**JOB:** Copy exactly the lines from the start of the data below through the one that carries "OUTLINE_SINE = 0.98", and only those.

## START STORED DATA

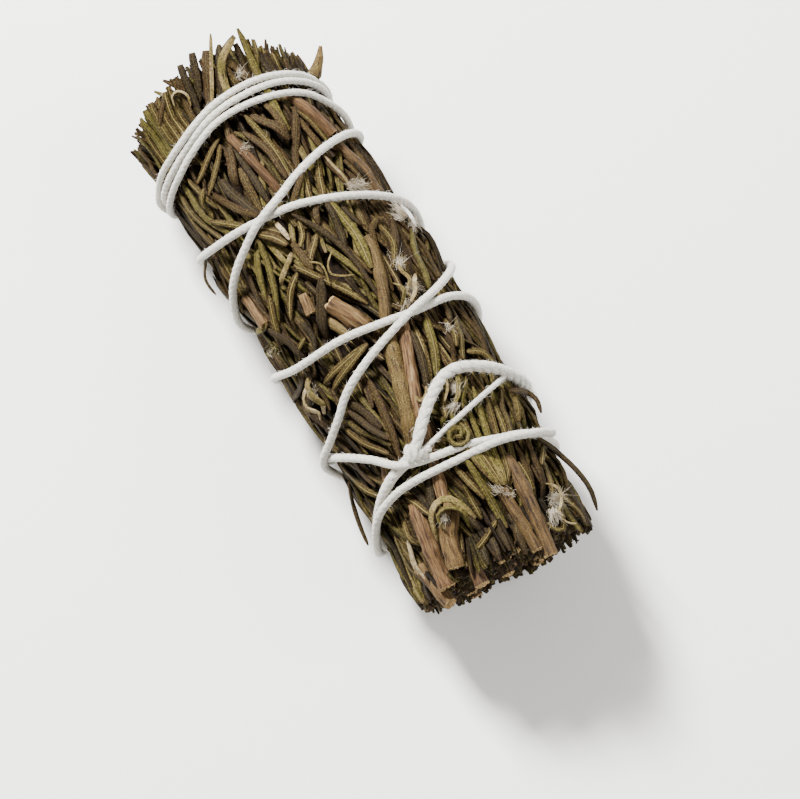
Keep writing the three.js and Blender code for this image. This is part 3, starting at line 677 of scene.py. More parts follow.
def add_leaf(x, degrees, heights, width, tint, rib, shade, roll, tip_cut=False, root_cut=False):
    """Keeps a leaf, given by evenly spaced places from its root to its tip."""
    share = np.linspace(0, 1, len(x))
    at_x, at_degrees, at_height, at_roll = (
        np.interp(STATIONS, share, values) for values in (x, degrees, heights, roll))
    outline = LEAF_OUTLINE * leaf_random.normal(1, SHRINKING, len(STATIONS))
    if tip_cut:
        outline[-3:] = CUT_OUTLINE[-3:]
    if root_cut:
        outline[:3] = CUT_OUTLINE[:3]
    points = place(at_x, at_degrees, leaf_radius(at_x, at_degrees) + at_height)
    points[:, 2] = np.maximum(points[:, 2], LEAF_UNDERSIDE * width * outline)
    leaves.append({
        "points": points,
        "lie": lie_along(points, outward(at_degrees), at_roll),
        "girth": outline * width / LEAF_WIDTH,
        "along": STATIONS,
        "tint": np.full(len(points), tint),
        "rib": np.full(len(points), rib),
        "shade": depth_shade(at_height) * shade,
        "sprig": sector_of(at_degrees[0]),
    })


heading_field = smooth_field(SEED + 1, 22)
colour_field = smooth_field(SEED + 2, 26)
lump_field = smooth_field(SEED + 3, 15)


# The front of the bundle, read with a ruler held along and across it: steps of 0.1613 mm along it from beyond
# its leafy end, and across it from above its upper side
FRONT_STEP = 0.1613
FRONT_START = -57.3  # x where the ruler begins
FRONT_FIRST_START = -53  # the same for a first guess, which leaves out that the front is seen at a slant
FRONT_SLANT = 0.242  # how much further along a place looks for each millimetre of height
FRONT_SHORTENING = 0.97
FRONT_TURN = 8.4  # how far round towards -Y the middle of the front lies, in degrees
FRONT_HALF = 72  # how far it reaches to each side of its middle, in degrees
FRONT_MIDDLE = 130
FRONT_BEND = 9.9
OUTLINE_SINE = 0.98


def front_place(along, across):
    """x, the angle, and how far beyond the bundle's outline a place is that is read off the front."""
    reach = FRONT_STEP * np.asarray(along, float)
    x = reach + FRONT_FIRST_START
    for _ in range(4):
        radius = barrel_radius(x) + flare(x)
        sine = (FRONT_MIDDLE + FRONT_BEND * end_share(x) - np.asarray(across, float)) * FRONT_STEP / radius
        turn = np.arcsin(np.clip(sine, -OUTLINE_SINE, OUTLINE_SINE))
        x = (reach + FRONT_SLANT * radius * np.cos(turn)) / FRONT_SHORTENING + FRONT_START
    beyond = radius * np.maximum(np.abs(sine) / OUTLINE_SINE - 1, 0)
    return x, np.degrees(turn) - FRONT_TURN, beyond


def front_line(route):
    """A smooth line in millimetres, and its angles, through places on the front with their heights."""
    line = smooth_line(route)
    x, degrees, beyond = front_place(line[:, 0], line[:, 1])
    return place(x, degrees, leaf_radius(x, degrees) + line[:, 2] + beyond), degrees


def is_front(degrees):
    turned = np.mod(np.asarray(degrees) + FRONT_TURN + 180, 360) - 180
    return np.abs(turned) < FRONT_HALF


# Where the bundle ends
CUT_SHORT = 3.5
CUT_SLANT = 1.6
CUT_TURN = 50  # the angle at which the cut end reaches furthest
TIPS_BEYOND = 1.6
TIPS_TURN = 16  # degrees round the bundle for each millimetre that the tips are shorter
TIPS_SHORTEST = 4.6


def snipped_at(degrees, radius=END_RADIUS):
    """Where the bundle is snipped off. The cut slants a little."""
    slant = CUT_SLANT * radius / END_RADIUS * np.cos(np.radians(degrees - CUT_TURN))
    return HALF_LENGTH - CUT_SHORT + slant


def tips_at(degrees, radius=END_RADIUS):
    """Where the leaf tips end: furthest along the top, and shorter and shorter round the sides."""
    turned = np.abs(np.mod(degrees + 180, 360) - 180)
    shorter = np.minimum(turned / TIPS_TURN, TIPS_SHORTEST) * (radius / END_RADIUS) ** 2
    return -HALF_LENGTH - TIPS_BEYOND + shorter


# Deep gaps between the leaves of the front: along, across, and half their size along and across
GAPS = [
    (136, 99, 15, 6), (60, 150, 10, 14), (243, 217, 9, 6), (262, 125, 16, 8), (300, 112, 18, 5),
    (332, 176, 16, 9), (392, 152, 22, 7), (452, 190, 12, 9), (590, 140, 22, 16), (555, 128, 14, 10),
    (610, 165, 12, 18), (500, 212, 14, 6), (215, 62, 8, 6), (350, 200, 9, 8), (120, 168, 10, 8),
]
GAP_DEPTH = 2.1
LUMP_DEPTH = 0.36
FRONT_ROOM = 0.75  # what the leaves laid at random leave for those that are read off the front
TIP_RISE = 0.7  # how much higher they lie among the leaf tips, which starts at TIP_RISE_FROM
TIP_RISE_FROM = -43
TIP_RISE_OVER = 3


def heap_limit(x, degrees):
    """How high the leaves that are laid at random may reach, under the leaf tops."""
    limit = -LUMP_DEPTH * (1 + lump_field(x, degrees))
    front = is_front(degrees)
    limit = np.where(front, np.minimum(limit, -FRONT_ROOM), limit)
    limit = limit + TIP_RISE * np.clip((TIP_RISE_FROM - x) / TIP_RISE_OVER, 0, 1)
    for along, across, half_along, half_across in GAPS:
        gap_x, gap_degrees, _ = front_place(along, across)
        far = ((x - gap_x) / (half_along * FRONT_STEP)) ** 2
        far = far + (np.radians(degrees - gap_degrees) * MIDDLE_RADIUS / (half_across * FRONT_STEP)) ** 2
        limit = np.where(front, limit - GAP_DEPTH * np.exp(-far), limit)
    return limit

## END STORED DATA

**EXERCISE OUTPUT:**
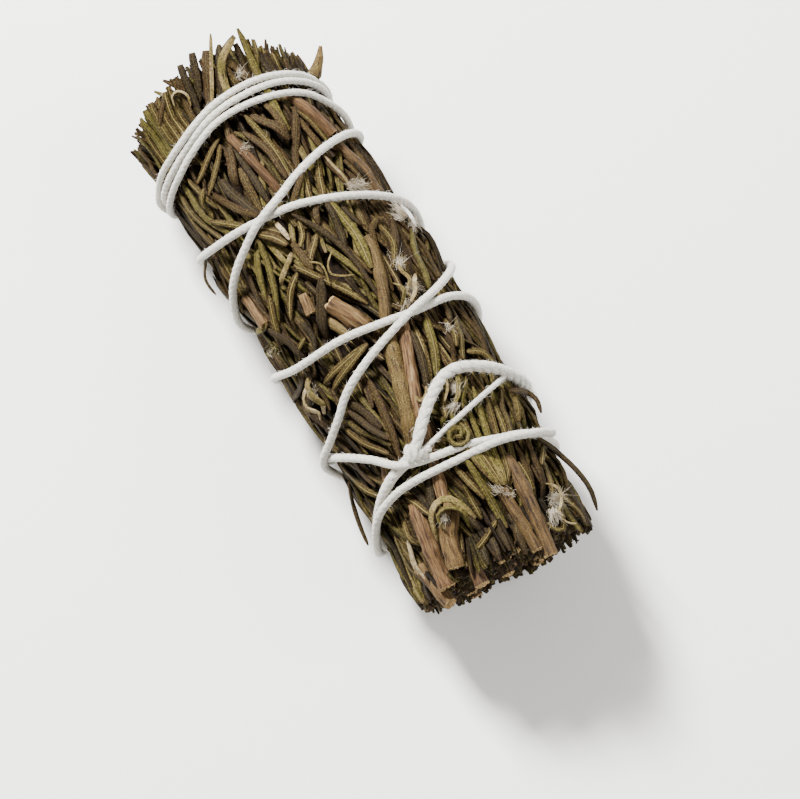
Keep writing the three.js and Blender code for this image. This is part 3, starting at line 677 of scene.py. More parts follow.
def add_leaf(x, degrees, heights, width, tint, rib, shade, roll, tip_cut=False, root_cut=False):
    """Keeps a leaf, given by evenly spaced places from its root to its tip."""
    share = np.linspace(0, 1, len(x))
    at_x, at_degrees, at_height, at_roll = (
        np.interp(STATIONS, share, values) for values in (x, degrees, heights, roll))
    outline = LEAF_OUTLINE * leaf_random.normal(1, SHRINKING, len(STATIONS))
    if tip_cut:
        outline[-3:] = CUT_OUTLINE[-3:]
    if root_cut:
        outline[:3] = CUT_OUTLINE[:3]
    points = place(at_x, at_degrees, leaf_radius(at_x, at_degrees) + at_height)
    points[:, 2] = np.maximum(points[:, 2], LEAF_UNDERSIDE * width * outline)
    leaves.append({
        "points": points,
        "lie": lie_along(points, outward(at_degrees), at_roll),
        "girth": outline * width / LEAF_WIDTH,
        "along": STATIONS,
        "tint": np.full(len(points), tint),
        "rib": np.full(len(points), rib),
        "shade": depth_shade(at_height) * shade,
        "sprig": sector_of(at_degrees[0]),
    })


heading_field = smooth_field(SEED + 1, 22)
colour_field = smooth_field(SEED + 2, 26)
lump_field = smooth_field(SEED + 3, 15)


# The front of the bundle, read with a ruler held along and across it: steps of 0.1613 mm along it from beyond
# its leafy end, and across it from above its upper side
FRONT_STEP = 0.1613
FRONT_START = -57.3  # x where the ruler begins
FRONT_FIRST_START = -53  # the same for a first guess, which leaves out that the front is seen at a slant
FRONT_SLANT = 0.242  # how much further along a place looks for each millimetre of height
FRONT_SHORTENING = 0.97
FRONT_TURN = 8.4  # how far round towards -Y the middle of the front lies, in degrees
FRONT_HALF = 72  # how far it reaches to each side of its middle, in degrees
FRONT_MIDDLE = 130
FRONT_BEND = 9.9
OUTLINE_SINE = 0.98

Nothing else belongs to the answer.